Combinations such as UAE/Oman I think are more problematic.


----------



## drambeen.m (Feb 13, 2016)

Thank you very much for your reply, really appreciate the help. 

One more thing I'd like to ask, I've been hearing these rumours about Dubai immigration that they send you back once they find out you have an iqama even though you have an employment visa of uae. 

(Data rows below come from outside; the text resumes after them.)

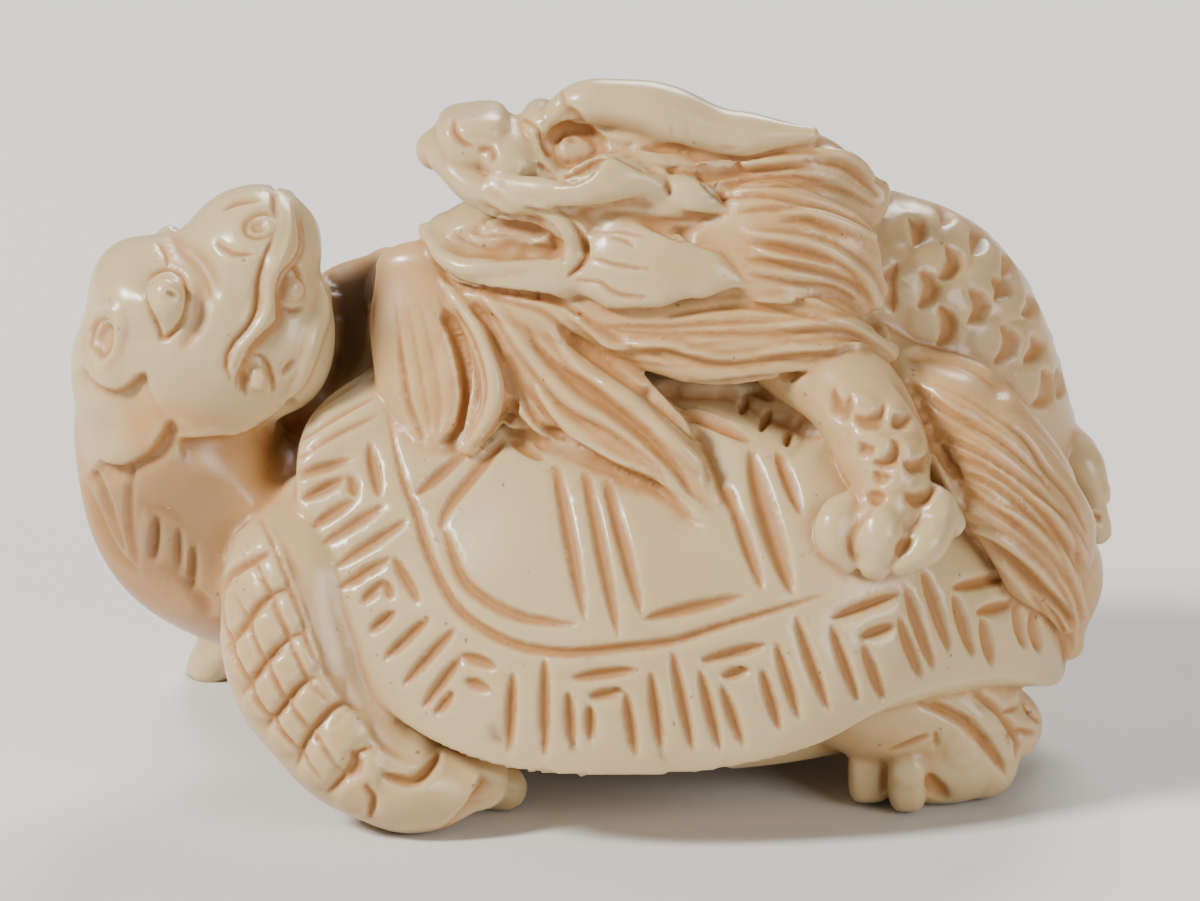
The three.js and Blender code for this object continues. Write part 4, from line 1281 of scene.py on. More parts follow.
def steps(depth: float, fade: float, lines: tuple, left: bool = False) -> list[Cut]:
    """Steps of one size along several lines.

    Args:
        depth: How deep they are.
        fade: The distance in which the lowered ground comes back up.
        lines: Their lines on the drawing.
        left: True if the ground on the left of the lines is lowered.

    Returns:
        The cuts, in the order of their lines.
    """
    return [Cut(Tool.STEP, line, fade, depth, left) for line in lines]


@dataclass
class Carver:
    """Cuts the surface, seen square on, with the strokes of the drawing. Sizes are millimetres.

    Attributes:
        surface: The surface that is cut.
        margin: What is added to a place on the drawing to bring all of them above zero.
        cell: The width of the squares in which the nearest form hides what is behind it.
        row: The number of squares in a row of them.
        slack: How far behind the nearest form a vertex still counts as seen.
        past: How far past a mirror's plane the far half begins.
        facing: How squarely a vertex has to face the eye to be seen.
        rim: The facing at which a tool stops biting.
        rim_fade: The facing beyond the rim at which it bites fully.
        blur: How many times the border of what is seen is softened.
        faint: The share of being seen below which a vertex is left alone.
        dot_gap: The distance between the points that a line is measured from.
        step_reach: How far a step reaches, in its own widths.
        wall: The width of a step's wall.
        lip: How much the edge above a step is raised, as a share of its depth.
        lip_width: How far the raised edge runs back.
        seam: How far the stain runs out from the foot of a step.
        step_dye: How much stain a step holds for its depth.
        full_dye: The depth at which any other cut holds all its stain.
        hollow_dye: The share of it that a wide hollow holds.
    """

    surface: "Surface"
    margin: float = 40.0
    cell: float = 0.25
    row: int = 1000
    slack: float = 0.8
    past: float = 0.2
    facing: float = 0.15
    rim: float = 0.12
    rim_fade: float = 0.3
    blur: int = 3
    faint: float = 0.05
    dot_gap: float = 0.3
    step_reach: float = 3.0
    wall: float = 0.26
    lip: float = 0.25
    lip_width: float = 0.5
    seam: float = 0.3
    step_dye: float = 2.0
    full_dye: float = 0.3
    hollow_dye: float = 0.4

    def __post_init__(self) -> None:
        """Starts with an uncut surface."""
        count = len(self.surface.places)
        self.sunk = np.zeros(count)
        self.raised = np.zeros(count)
        self.stain = np.zeros(count)
        # Dark brown painted into the skin: painted shade, and the shell's small dark spots.
        self.shade_and_dirt = np.zeros(count)

    def look(self, regions: set[Region], mirror: Mirror | None = None) -> None:
        """Finds what is seen from the front, or in a mirror.

        Args:
            regions: The regions that may be cut.
            mirror: The mirror that the far half is seen in.
        """
        places = self.surface.places
        outward = self.surface.outward()
        chosen = np.isin(self.surface.regions, [region.value for region in regions])
        hiding = np.ones(len(places), dtype=bool)
        if mirror:
            chosen &= places[:, 1] > mirror.plane + self.past
            hiding = chosen
            places = mirror.places(places)
            outward = mirror.outward(outward)
        spots = DRAWING.seen(places)
        near = places @ DRAWING.eye()
        facing = outward @ DRAWING.eye()
        square = np.floor((spots + self.margin) / self.cell).astype(int)
        key = square[:, 0] * self.row + square[:, 1]
        first = np.full(key.max() + 1, -np.inf)
        np.maximum.at(first, key[hiding], near[hiding])
        seen = (chosen & (near > first[key] - self.slack) & (facing > self.facing)).astype(float)
        for _ in range(self.blur):
            seen = self.surface.eased(seen)
        self.chosen = np.flatnonzero(seen > self.faint)
        self.spots = spots[self.chosen]
        bite = np.clip((facing[self.chosen] - self.rim) / self.rim_fade, 0, 1)
        self.strength = seen[self.chosen] * bite

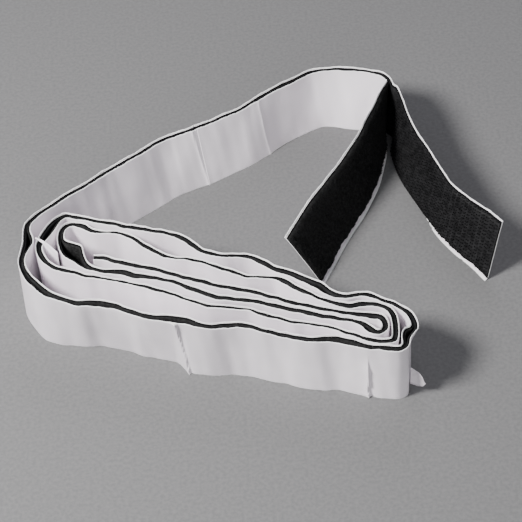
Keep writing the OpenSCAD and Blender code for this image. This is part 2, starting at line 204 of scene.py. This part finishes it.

I dont know if this true. Kindly guide me. Thankyou


----------



## omar92 (Oct 8, 2013)

I do not think this is true. 
If you are going to have a problem, it will be with the UAE authorities who issue the visa in the first place. 
Immigration staff at ports of entry usually do not care-they look for the residency visa, scan it, and stamp you through. So long as your residence visa/entry permit is valid, then no problems. 
If you are still worried, then you can get a UAE E-gate, which will allow you to exit/enter without interacting with anyone, and no one will look at your passport.


----------



## azizhamidfar (Sep 3, 2016)

I am working in private company on iqama in KSA and want to start small bussniss in UAE. Purpose is to relocate my family in dubai but i am continuing my job herein KSA.

1. Is it ok or legall to have bussniss iqama of UAE and Saudi work iqama at same time?

2. Please advice? What would be the best if i open bussniss in dubai on my wife credential and she will be my sponser to visit dubai OR on mine credential and family stay in dubai on my sponser?


----------